De cualquier forma, llama la atención que desde el liberalismo progresista se recalcara que los motivos para no contar con las Cortes navarras estaban exclusivamente ligados a su estructura y conformación y a la desconfianza que por ello suscitaban en relación a su capacidad para autorreformarse. Ni Yanguas ni sus compañeros mencionaron nunca que desde 1813 la ortodoxia del pensamiento liberal español había dictaminado que no podían ser convocadas porque ello sería reconocer la existencia de dos cuerpos legislativos en un mismo Estado.

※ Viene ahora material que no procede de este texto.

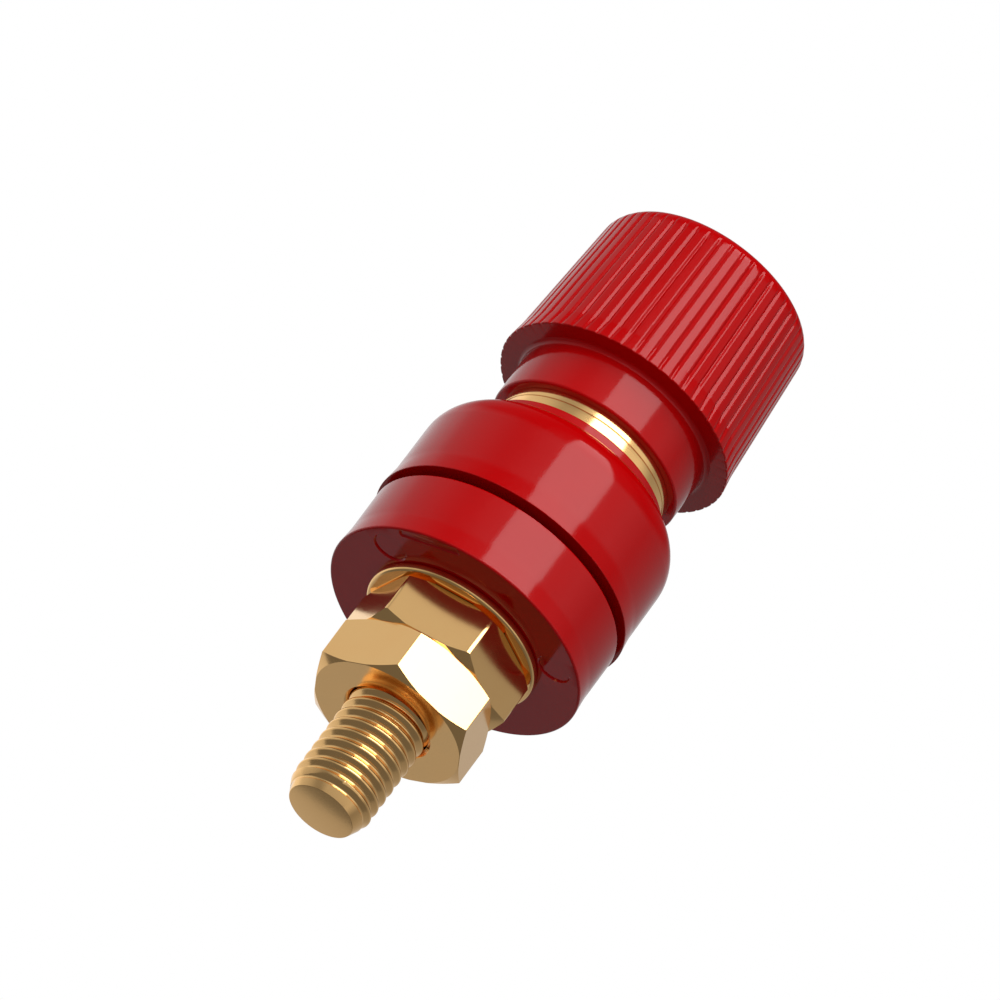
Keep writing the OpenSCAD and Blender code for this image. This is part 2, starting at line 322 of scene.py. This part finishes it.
# stud: rolled M8 thread, plain shank, clamping collar and the threaded post with its wire hole
studSizes = {
    "thread": 4.0, "pitch": 1.25, "threadDepth": 0.5, "flank": 0.4, "crest": 0.24,
    "rootRounding": 0.2, "crestRounding": 0.22, "threadSteps": 64, "threadArcStep": 20, "runOn": 0.6,
    "threadTop": -1.0, "tipFlat": 3.22, "tipCone": 1.7, "tipEdge": 0.08, "coneEnd": 5,
    "shankGap": 0.02, "shankRounding": 0.3, "overlap": 0.5, "collar": 8.6, "collarEdge": 0.08, "smoothAngle": 40,
    "lockAcross": 11.0, "lockDepth": 3.0,
    "wireHole": 2.0, "wireHoleSink": 0.6, "wireHoleLift": 1.0, "wireHoleReach": 2, "wireHoleSteps": 64,
}


# a thread wound up from one turn's section, cut level at both ends
def threadedRod(name, bottom, top):
    sizes = studSizes
    outer, inner, pitch = sizes["thread"], sizes["thread"] - sizes["threadDepth"], sizes["pitch"]
    flank = sizes["flank"]
    root = pitch - sizes["crest"] - 2 * flank
    turns = math.ceil((top - bottom) / pitch) + 3
    start = bottom - 1.5 * pitch
    rod = drawSection(name, [
        (inner, start, 0), (inner, start + root / 2, sizes["rootRounding"]),
        (outer, start + root / 2 + flank, sizes["crestRounding"]),
        (outer, start + root / 2 + flank + sizes["crest"], sizes["crestRounding"]),
        (inner, start + pitch - root / 2, sizes["rootRounding"]), (inner, start + pitch, 0)],
        closed=False, arcStep=sizes["threadArcStep"])
    bpy.ops.object.mode_set(mode="OBJECT")
    modify(rod, "SCREW", {"angle": 2 * math.pi, "screw_offset": pitch * mm, "iterations": turns, "axis": "Z",
                          "steps": sizes["threadSteps"], "render_steps": sizes["threadSteps"],
                          "use_merge_vertices": True, "merge_threshold": weld * mm})
    bpy.ops.object.mode_set(mode="EDIT")
    bpy.ops.mesh.select_all(action="SELECT")
    bpy.ops.mesh.remove_doubles(threshold=weld * mm)
    for height, outward in ((bottom, -1), (top, 1)):
        bpy.ops.mesh.select_all(action="SELECT")
        bpy.ops.mesh.bisect(plane_co=(0, 0, height * mm), plane_no=(0, 0, outward), use_fill=True, clear_outer=True,
                            threshold=hair * mm)
    return closeUp(rod)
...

Por contra, en paralelo a la promulgación de la ley de 25 de octubre de 1839 y del R.D. de 16 de noviembre de ese año, Sagaseta de Ilurdoz, síndico del Reino hasta 1833, escribió desde su destierro en Valencia en diciembre de aquel año un folleto que vería la luz en Pamplona al año siguiente y en el que se recordaban los requerimientos que los cánones constitucionales del Reino establecían para cualquier modificación del estatus políticoinstitucional de Navarra. Esa obra titulada Fueros fundamentales del reino de Navarra y Defensa legal de los mismos fue inmediatamente secuestrada por las autoridades. Supuso el origen del reintegracionismo foral o treintaynueveunismo entendido como la suma de dos vectores: el uno, la denuncia del procedimiento seguido en el proceso de modificación de fueros, calificando al mismo de ilegal e ilegítimo a través de una argumentación fundamentada en el orden constitucional propio, recalcando que aquel debía ser conducido por las Cortes navarras que podrían ser reformadas en sentido liberal; el otro, la recuperación del marco políticoinstitucional previo y la restauración de las facultades perdidas. Esa doctrina conformará una tradición de larga vida en nuestra tierra que, con altibajos y reformulaciones y pese a muchos elementos en contra, llega a nuestros días.